Required work >>
Set out each line from the following listing that includes the word "pose".

(Items listed in a dataset)
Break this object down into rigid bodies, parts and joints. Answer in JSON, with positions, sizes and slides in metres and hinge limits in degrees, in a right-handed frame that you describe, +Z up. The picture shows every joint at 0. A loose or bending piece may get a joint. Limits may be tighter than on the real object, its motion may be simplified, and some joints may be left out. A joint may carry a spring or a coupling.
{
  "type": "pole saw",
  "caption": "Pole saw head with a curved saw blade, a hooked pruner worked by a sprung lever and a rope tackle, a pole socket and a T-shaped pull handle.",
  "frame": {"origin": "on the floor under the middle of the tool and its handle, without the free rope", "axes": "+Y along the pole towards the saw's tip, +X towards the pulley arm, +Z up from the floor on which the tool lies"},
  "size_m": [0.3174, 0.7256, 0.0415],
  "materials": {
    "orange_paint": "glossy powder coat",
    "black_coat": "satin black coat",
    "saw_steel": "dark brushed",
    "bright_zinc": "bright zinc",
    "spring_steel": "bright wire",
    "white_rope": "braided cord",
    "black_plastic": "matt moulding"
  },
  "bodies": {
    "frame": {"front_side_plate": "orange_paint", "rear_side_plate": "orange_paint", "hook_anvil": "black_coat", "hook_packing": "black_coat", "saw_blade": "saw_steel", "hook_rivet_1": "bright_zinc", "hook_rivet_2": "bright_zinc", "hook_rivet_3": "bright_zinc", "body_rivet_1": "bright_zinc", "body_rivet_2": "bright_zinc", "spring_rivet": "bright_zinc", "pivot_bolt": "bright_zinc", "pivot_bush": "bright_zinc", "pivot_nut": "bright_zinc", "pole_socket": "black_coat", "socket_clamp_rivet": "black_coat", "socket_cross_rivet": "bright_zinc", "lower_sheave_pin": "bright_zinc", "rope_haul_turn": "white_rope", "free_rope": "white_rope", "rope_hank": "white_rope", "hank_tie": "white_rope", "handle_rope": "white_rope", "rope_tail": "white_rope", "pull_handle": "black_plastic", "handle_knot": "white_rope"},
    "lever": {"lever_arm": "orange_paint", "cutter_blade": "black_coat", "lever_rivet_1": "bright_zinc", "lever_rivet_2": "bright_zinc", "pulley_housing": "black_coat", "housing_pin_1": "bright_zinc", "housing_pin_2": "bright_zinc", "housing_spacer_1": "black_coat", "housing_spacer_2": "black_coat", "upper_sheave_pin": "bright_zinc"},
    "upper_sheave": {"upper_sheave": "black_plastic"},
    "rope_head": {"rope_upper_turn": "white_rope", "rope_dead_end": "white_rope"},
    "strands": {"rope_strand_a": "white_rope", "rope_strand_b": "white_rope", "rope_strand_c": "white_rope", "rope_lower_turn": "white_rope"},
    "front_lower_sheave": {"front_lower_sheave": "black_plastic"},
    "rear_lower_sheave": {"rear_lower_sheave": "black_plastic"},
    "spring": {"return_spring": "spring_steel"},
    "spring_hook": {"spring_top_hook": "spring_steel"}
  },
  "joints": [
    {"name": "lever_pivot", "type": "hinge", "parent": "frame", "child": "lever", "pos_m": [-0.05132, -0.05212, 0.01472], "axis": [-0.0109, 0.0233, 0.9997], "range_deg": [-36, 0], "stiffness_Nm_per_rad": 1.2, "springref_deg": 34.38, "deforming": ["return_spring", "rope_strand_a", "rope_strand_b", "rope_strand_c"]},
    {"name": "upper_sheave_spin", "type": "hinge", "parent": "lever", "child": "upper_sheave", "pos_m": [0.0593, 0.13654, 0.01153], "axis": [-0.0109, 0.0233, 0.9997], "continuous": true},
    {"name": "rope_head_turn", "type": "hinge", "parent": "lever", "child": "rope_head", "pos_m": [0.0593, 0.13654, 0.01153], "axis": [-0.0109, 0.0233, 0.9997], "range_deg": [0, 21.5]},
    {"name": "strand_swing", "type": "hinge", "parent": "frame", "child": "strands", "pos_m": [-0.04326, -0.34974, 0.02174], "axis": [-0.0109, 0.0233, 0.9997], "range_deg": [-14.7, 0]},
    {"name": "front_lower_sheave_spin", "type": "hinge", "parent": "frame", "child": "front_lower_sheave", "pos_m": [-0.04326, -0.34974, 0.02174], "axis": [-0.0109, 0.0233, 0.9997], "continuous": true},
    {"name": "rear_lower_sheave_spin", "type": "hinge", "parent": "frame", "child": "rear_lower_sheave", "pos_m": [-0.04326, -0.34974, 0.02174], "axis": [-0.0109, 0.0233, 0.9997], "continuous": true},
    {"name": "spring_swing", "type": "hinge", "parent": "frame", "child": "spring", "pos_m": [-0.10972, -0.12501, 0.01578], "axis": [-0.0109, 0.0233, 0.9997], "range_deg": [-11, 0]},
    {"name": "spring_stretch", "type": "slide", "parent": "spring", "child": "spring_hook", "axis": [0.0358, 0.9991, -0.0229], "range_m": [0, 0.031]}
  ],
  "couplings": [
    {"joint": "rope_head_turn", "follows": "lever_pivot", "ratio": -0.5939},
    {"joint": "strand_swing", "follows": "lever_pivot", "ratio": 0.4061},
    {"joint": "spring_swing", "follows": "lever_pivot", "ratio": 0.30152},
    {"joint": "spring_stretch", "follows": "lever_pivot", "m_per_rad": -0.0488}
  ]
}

--

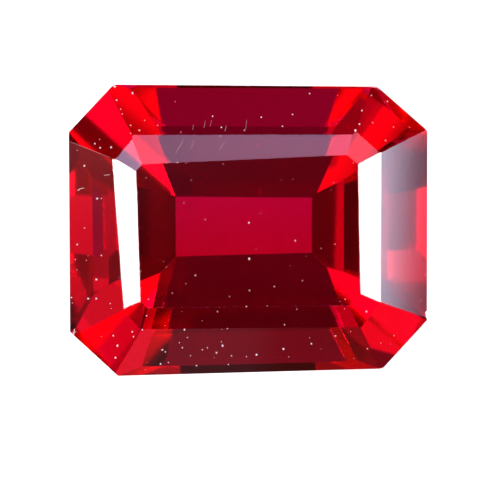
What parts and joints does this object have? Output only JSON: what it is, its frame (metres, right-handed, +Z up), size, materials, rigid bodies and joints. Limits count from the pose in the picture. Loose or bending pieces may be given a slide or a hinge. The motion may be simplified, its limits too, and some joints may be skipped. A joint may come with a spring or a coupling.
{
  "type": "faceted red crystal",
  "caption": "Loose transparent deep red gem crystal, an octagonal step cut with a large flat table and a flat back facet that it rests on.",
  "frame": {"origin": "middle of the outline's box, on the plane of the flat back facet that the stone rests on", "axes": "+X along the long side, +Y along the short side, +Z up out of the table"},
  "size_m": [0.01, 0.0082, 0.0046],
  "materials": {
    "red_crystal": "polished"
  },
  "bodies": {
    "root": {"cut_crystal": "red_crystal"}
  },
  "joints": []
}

...

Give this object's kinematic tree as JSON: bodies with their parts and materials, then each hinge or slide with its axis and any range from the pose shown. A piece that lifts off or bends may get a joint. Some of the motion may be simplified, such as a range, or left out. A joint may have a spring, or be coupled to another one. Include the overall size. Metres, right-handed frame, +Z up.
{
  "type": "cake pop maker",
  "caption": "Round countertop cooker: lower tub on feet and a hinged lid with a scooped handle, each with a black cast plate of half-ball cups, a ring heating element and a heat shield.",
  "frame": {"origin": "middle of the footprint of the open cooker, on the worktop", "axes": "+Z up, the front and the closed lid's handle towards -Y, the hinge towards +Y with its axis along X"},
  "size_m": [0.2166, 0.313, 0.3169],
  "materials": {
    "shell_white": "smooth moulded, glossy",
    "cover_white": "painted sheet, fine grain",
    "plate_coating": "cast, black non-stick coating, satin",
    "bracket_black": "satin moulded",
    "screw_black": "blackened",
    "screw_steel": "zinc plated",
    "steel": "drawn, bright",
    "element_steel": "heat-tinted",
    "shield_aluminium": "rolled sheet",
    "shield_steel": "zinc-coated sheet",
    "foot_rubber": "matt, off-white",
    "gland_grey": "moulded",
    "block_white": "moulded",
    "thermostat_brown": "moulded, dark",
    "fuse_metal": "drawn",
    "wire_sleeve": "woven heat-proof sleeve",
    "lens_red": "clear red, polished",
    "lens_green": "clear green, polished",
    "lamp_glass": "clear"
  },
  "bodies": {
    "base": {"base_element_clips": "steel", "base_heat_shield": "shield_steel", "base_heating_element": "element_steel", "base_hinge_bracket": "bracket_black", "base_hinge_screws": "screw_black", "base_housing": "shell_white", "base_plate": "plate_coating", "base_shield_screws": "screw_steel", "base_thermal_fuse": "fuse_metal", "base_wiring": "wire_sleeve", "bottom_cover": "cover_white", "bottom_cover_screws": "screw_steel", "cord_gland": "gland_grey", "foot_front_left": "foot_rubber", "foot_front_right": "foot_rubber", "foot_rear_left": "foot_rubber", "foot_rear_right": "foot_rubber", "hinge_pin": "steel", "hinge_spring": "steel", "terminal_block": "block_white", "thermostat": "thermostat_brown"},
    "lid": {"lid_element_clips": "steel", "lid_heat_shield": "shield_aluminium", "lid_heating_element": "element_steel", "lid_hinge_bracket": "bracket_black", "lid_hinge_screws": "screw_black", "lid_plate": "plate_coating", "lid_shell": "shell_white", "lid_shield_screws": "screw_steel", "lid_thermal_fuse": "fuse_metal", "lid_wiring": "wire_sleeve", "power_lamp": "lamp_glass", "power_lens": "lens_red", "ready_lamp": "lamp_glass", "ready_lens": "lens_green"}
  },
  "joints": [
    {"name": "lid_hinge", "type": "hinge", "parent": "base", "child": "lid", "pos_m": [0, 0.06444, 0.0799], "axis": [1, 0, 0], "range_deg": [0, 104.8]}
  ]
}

Right answer >>
What parts and joints does this object have? Output only JSON: what it is, its frame (metres, right-handed, +Z up), size, materials, rigid bodies and joints. Limits count from the pose in the picture. Loose or bending pieces may be given a slide or a hinge. The motion may be simplified, its limits too, and some joints may be skipped. A joint may come with a spring or a coupling.
Give this object's kinematic tree as JSON: bodies with their parts and materials, then each hinge or slide with its axis and any range from the pose shown. A piece that lifts off or bends may get a joint. Some of the motion may be simplified, such as a range, or left out. A joint may have a spring, or be coupled to another one. Include the overall size. Metres, right-handed frame, +Z up.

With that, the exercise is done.